--- BEGIN ---

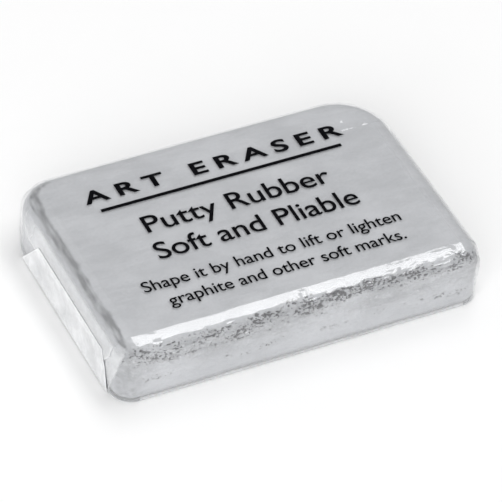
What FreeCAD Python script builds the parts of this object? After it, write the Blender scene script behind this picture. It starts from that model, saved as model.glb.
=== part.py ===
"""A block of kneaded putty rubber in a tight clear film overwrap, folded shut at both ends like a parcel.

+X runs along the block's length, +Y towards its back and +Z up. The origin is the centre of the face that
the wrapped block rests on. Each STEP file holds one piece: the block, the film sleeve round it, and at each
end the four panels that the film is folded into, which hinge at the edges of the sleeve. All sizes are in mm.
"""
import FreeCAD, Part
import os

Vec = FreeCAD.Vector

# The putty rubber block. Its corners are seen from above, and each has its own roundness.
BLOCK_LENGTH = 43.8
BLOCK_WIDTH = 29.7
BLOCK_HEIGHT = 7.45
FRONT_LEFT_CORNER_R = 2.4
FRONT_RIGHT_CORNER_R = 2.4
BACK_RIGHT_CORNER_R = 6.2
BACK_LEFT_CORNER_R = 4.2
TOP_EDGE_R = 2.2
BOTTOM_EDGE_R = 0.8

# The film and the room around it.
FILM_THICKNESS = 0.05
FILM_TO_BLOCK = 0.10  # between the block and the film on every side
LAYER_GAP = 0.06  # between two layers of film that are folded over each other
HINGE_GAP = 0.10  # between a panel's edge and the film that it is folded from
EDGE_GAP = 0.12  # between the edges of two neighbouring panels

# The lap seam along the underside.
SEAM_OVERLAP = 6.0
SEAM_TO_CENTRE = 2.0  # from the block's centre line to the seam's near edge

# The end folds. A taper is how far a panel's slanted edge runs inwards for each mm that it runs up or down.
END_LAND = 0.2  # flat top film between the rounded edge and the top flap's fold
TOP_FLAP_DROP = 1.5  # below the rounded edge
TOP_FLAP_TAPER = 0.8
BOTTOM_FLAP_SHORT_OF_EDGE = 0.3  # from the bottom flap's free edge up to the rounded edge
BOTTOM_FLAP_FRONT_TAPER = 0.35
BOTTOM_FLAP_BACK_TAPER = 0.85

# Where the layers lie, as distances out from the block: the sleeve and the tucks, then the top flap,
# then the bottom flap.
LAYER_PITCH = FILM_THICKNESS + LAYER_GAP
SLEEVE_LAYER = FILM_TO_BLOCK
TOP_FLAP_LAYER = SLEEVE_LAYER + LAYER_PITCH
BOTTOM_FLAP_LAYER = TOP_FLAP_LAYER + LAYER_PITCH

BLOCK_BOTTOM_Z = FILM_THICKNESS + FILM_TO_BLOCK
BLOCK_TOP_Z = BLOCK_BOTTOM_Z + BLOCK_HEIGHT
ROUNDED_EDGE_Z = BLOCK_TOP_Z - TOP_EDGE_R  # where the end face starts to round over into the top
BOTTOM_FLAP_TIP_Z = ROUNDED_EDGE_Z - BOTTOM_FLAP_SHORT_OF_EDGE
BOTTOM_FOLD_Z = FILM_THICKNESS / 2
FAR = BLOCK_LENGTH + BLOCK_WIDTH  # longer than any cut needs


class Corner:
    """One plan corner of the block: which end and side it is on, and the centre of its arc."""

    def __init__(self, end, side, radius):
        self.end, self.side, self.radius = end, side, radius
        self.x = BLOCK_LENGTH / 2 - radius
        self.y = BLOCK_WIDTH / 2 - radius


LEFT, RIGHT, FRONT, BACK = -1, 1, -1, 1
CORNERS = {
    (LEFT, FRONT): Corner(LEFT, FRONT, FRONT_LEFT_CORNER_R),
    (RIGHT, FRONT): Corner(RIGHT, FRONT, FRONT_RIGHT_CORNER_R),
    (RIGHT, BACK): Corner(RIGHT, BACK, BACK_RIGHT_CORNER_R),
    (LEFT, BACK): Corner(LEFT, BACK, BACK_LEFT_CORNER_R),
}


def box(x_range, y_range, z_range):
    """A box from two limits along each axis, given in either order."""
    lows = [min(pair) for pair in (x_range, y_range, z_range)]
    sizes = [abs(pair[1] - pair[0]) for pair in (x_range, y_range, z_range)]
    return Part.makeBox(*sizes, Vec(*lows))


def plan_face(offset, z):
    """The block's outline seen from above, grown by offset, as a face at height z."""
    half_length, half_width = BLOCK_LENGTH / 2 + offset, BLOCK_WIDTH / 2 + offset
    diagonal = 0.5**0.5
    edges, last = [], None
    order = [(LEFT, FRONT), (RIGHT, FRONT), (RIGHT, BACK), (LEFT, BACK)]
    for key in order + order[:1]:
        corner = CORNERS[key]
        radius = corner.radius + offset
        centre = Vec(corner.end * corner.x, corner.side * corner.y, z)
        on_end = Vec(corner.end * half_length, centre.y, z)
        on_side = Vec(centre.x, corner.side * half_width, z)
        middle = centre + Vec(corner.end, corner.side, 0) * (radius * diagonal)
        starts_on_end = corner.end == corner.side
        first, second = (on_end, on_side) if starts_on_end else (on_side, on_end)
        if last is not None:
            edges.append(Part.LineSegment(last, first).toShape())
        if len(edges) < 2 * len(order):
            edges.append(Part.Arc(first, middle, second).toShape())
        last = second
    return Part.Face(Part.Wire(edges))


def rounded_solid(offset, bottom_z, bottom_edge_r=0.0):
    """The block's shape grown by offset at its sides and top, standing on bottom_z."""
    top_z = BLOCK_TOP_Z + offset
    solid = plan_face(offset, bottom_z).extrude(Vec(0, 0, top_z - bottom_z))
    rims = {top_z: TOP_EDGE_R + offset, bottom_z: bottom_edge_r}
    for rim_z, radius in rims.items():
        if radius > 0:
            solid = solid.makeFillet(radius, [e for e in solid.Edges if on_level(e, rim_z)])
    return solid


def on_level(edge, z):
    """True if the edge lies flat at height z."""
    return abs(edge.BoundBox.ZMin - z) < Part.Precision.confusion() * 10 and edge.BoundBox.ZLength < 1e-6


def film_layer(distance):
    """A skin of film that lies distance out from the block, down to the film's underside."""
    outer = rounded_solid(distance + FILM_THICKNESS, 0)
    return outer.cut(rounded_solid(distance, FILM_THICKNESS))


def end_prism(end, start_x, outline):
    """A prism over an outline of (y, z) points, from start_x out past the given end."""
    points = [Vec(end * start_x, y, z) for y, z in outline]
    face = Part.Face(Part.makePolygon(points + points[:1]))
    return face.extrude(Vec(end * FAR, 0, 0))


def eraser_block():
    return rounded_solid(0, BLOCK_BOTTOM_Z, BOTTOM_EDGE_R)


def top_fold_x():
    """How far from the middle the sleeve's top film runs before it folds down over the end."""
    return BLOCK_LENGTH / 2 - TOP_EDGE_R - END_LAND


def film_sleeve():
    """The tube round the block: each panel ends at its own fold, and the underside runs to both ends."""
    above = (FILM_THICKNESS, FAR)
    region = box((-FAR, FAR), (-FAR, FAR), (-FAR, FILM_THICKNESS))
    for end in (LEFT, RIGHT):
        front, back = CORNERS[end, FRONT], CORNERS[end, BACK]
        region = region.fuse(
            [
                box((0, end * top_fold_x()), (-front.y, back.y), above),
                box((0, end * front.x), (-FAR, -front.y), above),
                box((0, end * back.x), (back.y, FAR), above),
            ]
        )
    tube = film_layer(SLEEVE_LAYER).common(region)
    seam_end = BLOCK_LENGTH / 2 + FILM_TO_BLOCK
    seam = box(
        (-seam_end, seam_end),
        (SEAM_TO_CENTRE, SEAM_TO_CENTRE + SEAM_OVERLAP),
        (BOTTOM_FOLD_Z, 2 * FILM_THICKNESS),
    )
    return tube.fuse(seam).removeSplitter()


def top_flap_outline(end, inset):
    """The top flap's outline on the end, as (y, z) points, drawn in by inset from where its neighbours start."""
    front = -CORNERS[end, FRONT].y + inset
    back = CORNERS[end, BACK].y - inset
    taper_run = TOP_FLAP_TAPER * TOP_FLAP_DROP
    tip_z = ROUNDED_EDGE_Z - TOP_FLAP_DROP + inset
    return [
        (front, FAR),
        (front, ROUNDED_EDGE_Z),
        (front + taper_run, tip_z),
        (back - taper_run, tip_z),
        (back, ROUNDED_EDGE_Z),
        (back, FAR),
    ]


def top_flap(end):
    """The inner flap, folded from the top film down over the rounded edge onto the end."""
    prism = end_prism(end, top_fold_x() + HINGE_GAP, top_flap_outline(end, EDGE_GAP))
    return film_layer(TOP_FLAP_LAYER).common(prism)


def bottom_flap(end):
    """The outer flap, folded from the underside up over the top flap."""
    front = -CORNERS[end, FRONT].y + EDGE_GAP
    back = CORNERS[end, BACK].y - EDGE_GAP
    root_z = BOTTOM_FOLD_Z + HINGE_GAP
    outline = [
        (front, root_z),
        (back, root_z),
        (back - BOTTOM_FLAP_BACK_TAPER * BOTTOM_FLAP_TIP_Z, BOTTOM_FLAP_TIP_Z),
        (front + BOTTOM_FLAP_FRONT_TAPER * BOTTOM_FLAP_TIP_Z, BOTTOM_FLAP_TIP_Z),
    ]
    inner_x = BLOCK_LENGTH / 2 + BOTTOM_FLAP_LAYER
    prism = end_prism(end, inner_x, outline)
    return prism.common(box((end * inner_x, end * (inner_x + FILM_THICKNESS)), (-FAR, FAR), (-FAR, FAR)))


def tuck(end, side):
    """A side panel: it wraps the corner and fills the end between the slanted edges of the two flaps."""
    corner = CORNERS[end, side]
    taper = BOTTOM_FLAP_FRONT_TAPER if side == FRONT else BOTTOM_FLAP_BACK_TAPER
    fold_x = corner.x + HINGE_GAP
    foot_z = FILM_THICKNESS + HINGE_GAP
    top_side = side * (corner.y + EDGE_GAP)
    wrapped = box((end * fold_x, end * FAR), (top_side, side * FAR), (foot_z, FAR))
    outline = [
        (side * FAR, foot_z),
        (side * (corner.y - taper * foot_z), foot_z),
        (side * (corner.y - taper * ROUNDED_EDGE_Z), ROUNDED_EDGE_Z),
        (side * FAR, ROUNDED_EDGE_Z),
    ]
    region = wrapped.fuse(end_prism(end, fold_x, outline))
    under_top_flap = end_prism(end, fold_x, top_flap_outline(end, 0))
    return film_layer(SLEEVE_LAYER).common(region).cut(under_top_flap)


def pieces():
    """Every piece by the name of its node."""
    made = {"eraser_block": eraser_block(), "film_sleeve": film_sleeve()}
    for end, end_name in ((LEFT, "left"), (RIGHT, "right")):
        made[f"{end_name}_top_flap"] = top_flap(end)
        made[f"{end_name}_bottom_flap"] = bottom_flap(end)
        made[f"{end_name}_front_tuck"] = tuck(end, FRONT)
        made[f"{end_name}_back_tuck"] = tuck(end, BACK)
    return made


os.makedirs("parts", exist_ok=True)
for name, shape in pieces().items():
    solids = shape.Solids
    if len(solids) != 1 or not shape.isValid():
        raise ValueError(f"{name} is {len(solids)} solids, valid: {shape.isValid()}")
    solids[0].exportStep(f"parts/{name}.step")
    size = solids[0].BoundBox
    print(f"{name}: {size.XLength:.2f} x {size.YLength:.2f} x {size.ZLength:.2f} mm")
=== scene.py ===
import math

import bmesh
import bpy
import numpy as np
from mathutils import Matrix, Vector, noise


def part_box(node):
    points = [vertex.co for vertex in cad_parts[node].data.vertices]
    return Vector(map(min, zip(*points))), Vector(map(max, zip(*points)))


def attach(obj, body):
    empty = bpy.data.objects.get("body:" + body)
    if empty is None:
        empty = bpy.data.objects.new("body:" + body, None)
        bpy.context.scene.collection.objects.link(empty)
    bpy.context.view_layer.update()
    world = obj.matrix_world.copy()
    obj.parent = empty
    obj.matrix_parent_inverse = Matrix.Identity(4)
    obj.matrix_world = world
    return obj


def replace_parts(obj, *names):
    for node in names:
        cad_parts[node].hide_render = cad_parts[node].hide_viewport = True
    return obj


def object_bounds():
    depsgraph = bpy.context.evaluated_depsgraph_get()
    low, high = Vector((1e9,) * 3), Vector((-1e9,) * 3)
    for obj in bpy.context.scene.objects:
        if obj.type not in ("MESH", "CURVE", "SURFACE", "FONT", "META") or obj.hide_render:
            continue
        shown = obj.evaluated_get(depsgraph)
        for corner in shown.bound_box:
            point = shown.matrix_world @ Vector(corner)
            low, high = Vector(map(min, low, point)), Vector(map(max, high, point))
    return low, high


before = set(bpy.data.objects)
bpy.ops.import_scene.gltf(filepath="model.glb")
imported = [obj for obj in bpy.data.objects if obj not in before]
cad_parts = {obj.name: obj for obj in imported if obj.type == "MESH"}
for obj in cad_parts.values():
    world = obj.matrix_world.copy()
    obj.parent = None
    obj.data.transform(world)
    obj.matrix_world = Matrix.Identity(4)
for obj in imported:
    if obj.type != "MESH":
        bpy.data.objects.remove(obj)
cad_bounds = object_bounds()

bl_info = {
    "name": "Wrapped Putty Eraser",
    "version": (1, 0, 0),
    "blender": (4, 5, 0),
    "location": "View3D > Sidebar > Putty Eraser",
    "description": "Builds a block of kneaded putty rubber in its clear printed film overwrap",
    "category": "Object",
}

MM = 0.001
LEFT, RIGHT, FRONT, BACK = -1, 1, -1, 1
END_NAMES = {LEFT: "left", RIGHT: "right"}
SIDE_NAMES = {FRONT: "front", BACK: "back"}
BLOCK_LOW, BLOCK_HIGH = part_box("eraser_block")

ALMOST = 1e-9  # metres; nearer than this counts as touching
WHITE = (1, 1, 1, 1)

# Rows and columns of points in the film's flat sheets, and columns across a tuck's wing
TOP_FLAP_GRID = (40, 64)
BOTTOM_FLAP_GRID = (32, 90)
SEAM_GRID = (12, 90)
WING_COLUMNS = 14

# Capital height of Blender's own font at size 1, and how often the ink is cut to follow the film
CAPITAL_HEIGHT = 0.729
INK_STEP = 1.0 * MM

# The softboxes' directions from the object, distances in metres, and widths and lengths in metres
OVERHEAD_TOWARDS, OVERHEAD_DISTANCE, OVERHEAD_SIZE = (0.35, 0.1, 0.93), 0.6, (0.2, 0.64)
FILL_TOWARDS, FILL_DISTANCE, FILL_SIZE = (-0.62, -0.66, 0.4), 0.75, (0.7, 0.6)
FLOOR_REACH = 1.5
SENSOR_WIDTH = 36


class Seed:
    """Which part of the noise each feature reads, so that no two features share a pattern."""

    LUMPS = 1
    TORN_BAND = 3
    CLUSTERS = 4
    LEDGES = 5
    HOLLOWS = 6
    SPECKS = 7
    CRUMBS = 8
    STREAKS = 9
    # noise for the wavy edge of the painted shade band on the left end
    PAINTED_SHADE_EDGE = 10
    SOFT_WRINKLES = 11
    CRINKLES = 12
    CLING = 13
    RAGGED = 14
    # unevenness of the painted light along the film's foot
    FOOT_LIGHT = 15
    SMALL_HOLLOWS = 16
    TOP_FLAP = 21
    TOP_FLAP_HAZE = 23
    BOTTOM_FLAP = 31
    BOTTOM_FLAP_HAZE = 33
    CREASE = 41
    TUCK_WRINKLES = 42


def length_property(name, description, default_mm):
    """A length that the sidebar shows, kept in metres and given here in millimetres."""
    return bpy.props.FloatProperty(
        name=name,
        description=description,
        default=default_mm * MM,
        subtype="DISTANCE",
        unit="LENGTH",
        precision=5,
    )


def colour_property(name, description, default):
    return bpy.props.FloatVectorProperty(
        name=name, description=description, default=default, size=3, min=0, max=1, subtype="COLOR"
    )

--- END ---

* [Problem to work on]
Set down each line of the material verbatim, from the first line through the line that contains "Vec = FreeCAD.Vector".

* [Written solution]
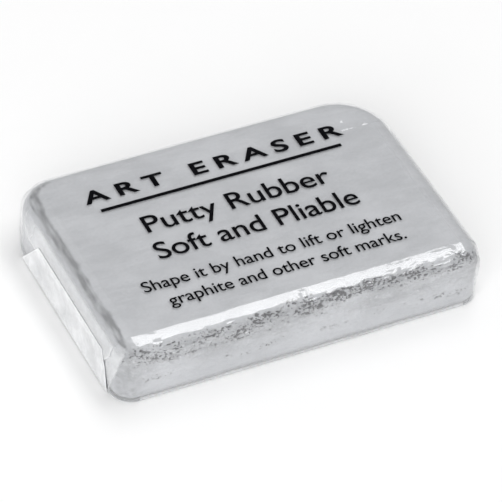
What FreeCAD Python script builds the parts of this object? After it, write the Blender scene script behind this picture. It starts from that model, saved as model.glb.
=== part.py ===
"""A block of kneaded putty rubber in a tight clear film overwrap, folded shut at both ends like a parcel.

+X runs along the block's length, +Y towards its back and +Z up. The origin is the centre of the face that
the wrapped block rests on. Each STEP file holds one piece: the block, the film sleeve round it, and at each
end the four panels that the film is folded into, which hinge at the edges of the sleeve. All sizes are in mm.
"""
import FreeCAD, Part
import os

Vec = FreeCAD.Vector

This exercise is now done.